Upon receiving War Eagle VII's diagnosis in 2017, a three-year-old golden eagle named Aurea was tabbed as his eventual successor. She made her stadium debut in 2018 and was officially named War Eagle VIII in a Board of Directors meeting on November 22, 2019,

She also flew before Jordan-Hare Stadium's first soccer match, an international friendly between Argentina and Iceland ahead of the 2026 FIFA World Cup, which the United States co-hosted alongside Canada and Mexico.

=="War Eagle" as Auburn's fight song==
"War Eagle" is the university's official fight song. It is played before and after games, as well as immediately after Auburn scores by the Auburn University Marching Band. (Auburn plays "Glory, Glory, to Ole Auburn" after an extra point.) In addition, the Samford Carillon, located in the clock tower of Samford Hall, rings the fight song every day at noon.

"War Eagle" was written in 1954 and 1955 by New York songwriters Robert Allen and Al Stillman. The "Auburn Victory March" had been the fight song for decades. The Jordan Vocational High School Band of Columbus, Georgia, under the direction of Bob Barr first performed the song during Auburn's 1955 season-opener versus Chattanooga.

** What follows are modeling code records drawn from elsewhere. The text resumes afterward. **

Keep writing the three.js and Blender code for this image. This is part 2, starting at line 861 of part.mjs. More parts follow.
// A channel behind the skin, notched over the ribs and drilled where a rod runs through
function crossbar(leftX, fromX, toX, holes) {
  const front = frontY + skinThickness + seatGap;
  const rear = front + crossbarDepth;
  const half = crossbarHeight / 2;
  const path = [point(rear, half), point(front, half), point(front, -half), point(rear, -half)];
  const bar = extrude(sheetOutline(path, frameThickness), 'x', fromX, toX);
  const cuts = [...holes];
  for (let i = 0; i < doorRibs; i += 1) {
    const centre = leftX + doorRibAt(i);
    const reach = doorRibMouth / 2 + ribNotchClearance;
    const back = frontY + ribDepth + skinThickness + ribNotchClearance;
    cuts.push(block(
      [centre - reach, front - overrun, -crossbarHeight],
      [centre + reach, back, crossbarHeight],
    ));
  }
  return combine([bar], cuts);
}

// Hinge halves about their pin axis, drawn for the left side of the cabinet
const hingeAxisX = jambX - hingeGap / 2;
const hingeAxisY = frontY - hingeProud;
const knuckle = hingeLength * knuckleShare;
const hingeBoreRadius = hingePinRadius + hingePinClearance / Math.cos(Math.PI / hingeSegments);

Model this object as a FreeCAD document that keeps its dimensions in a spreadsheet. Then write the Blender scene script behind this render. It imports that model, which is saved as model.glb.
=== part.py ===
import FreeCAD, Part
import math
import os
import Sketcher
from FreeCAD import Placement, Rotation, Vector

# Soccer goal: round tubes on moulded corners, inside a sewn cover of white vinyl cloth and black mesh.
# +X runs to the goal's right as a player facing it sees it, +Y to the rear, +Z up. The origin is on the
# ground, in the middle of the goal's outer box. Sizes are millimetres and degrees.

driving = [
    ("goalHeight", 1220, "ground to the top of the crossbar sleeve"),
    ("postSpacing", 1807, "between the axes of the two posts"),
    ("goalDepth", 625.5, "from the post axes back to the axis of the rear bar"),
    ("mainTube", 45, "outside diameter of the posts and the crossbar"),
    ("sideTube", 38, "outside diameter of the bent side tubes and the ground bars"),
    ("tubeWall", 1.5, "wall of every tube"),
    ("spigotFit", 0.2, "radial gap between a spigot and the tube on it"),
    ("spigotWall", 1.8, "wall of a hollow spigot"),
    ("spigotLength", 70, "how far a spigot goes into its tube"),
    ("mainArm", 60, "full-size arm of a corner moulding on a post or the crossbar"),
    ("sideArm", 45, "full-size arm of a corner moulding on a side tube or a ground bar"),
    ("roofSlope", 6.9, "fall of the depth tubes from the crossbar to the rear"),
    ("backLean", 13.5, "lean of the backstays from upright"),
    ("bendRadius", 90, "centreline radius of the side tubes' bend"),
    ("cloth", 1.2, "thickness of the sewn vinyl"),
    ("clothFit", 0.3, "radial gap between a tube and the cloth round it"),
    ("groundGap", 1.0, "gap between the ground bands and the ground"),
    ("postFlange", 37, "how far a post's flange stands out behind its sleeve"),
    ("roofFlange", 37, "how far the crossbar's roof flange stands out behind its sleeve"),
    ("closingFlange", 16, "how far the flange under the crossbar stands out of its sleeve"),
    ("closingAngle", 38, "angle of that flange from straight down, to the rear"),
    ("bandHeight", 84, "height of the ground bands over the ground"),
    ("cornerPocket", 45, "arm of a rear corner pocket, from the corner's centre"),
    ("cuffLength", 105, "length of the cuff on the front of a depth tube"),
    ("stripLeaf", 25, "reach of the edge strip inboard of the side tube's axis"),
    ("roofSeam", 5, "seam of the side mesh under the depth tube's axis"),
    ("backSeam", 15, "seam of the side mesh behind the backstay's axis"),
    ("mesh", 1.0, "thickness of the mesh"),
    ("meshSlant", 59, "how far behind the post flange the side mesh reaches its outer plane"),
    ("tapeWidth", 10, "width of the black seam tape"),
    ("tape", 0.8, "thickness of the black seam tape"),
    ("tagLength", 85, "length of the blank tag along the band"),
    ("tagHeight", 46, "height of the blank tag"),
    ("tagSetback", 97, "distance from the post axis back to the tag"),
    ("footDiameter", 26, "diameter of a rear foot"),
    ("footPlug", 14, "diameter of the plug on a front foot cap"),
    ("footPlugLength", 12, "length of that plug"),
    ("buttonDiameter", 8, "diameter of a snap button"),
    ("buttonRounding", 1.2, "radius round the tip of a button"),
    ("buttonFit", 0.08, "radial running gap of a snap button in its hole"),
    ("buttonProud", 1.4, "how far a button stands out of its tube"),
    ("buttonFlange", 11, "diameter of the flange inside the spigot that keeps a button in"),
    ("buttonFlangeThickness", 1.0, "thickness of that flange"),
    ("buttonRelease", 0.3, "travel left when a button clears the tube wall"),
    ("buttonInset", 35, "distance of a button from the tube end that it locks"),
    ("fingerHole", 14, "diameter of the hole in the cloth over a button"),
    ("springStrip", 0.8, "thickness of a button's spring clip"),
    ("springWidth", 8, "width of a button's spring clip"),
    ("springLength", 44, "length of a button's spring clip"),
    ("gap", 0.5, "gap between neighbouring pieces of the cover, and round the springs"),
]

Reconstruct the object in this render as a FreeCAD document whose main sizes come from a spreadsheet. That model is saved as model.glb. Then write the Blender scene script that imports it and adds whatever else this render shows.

Auburn University currently does not hold ownership of the copyright for "War Eagle". The Auburn Alumni Association did not renew it and the copyright is currently held by the estate of Robert Allen, one of the songwriters who composed it. Therefore, companies selling products with "War Eagle" being played must acquire licensing from the estate as well as Auburn University. There is a movement within the university to regain the ownership of the song.